And also, there is a trend now which and I don’t know how this is going to affect professional translators, but also crowdsourcing. It’s here, especially indie game developers sometimes are resorting to that because they cannot afford or do not have the budget at the moment, and I think it’s a trend that might be here to stay but I don’t know how and of course I don’t think the quality can be comparable at all but I think it’s something else that we need to look at and how that’s going to develop.

 

6. David:    One last question – can you tell us about any other interesting projects you’re currently working on?

Carme:   You know, we organize a game localization conference in Barcelona every 2 years. It’s called “Fun for All” –  well, “Fun for All” video game translation and accessibility. We actually also cover a little bit of game accessibility. We’re going to host the 4th edition in June, the 9th and 10th of June.

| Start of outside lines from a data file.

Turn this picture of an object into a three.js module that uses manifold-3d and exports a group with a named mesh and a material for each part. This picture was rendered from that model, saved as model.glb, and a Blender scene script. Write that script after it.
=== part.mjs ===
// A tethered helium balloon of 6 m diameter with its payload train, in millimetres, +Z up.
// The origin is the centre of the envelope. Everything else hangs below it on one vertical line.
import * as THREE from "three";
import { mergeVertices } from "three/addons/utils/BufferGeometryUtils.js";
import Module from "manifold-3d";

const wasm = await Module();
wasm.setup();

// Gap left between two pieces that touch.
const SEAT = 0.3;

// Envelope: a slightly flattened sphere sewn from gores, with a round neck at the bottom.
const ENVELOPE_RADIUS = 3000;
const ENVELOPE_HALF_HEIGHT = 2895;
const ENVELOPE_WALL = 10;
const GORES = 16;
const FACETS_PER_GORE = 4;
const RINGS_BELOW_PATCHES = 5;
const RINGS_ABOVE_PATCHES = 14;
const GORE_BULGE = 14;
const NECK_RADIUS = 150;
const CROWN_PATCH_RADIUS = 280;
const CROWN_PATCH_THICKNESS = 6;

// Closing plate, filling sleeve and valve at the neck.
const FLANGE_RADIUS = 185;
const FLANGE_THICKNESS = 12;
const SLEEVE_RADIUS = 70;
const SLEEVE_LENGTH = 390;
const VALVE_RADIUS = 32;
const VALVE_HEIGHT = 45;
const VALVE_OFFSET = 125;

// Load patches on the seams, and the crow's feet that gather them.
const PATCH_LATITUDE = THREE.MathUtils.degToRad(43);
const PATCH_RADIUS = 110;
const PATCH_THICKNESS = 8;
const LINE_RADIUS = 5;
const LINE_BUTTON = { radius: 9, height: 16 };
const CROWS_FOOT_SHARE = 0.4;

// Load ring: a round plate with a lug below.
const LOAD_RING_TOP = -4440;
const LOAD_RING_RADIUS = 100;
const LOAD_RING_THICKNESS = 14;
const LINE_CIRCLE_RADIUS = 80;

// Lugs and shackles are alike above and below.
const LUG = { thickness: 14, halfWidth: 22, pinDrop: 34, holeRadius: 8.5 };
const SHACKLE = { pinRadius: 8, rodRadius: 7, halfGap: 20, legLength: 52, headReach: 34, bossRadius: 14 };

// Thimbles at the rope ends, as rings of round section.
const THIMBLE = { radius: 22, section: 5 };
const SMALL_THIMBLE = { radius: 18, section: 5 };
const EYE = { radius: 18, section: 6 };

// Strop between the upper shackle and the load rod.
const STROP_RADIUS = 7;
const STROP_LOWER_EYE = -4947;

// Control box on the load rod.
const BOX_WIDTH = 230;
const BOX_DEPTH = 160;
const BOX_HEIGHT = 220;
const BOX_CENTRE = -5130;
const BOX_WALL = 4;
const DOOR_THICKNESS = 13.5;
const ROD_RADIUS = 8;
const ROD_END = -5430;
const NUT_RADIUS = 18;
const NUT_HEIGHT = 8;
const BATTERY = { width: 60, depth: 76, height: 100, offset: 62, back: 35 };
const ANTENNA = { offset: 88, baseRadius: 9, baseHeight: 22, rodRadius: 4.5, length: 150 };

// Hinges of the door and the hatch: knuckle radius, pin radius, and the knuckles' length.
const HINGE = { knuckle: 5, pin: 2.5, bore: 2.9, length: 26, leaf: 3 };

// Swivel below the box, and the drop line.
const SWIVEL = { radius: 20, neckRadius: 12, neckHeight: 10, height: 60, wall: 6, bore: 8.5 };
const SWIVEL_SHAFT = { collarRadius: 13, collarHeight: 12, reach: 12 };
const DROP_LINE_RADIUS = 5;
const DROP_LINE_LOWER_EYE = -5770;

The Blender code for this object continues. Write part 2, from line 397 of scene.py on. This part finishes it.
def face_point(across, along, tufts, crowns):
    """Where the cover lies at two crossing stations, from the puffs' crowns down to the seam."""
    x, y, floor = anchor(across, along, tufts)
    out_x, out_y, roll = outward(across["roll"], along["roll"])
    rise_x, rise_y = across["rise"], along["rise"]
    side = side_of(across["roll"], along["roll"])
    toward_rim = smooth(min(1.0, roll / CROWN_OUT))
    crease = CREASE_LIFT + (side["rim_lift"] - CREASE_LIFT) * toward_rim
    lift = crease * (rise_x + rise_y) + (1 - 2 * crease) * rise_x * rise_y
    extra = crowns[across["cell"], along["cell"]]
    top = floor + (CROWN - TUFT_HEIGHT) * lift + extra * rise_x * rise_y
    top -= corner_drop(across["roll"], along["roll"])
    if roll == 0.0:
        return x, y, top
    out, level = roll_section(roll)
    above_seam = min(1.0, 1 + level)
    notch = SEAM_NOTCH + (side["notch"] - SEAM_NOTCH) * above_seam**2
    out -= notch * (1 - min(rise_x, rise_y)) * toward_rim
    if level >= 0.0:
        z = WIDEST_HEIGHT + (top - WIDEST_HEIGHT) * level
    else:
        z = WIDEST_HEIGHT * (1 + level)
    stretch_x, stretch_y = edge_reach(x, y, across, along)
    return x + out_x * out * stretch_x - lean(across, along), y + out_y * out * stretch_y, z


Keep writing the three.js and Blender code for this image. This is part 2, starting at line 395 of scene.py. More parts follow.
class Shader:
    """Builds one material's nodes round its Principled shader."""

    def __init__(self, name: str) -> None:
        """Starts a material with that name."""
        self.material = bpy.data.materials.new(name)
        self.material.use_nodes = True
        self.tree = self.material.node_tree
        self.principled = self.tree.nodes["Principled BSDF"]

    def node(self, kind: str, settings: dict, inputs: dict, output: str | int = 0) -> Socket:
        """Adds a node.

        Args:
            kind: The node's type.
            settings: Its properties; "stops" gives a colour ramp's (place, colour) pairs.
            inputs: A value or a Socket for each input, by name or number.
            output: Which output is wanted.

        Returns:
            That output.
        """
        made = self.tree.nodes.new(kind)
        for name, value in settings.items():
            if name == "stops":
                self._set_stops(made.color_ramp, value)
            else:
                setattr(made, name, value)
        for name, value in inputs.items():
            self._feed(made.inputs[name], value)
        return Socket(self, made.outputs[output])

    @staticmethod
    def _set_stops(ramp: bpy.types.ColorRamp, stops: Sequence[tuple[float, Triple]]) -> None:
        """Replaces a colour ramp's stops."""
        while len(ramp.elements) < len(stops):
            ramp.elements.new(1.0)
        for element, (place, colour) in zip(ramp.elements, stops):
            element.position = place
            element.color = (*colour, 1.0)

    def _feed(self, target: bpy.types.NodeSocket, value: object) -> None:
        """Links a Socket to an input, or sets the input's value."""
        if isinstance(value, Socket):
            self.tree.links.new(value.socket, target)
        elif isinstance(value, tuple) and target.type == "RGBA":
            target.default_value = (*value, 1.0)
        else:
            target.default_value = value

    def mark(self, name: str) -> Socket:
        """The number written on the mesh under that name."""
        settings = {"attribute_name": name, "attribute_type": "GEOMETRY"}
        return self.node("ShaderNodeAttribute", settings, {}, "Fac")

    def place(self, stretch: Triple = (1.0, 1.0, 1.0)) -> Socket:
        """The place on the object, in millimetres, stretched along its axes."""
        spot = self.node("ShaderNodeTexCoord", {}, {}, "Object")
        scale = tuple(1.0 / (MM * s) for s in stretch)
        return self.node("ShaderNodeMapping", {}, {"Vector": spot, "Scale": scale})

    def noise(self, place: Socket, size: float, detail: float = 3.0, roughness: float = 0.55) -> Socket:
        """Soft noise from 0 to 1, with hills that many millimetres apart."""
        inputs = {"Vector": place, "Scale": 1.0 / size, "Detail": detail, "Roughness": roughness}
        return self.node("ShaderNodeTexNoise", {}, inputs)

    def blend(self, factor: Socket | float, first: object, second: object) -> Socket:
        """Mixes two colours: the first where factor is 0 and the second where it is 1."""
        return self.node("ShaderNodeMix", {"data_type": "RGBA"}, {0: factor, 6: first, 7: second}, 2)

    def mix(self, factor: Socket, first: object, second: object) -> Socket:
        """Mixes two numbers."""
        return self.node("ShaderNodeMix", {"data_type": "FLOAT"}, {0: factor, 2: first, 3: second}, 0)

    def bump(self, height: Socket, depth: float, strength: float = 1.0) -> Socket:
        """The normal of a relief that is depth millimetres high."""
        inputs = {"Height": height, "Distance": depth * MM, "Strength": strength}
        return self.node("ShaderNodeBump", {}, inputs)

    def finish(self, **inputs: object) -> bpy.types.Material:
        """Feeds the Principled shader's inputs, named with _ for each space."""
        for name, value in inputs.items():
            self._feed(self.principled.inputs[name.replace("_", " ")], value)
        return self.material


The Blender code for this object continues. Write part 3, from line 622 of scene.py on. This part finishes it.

It’s a great forum of discussion for academics, and practitioners, and we try to bring people from the industry as well. That keeps me busy. We’re organizing on that, and then,  I also try to do research on game localization, what’s been done and from what aspects. And I’m also very interested in the concept of quality. Quality, and immersion and reception of the localized version. So that’s all things that I want to look at in the future.

David:   Sounds like you’re going to be pretty busy, Carme. Good luck with all of your endeavors! And thanks again for being on the podcast.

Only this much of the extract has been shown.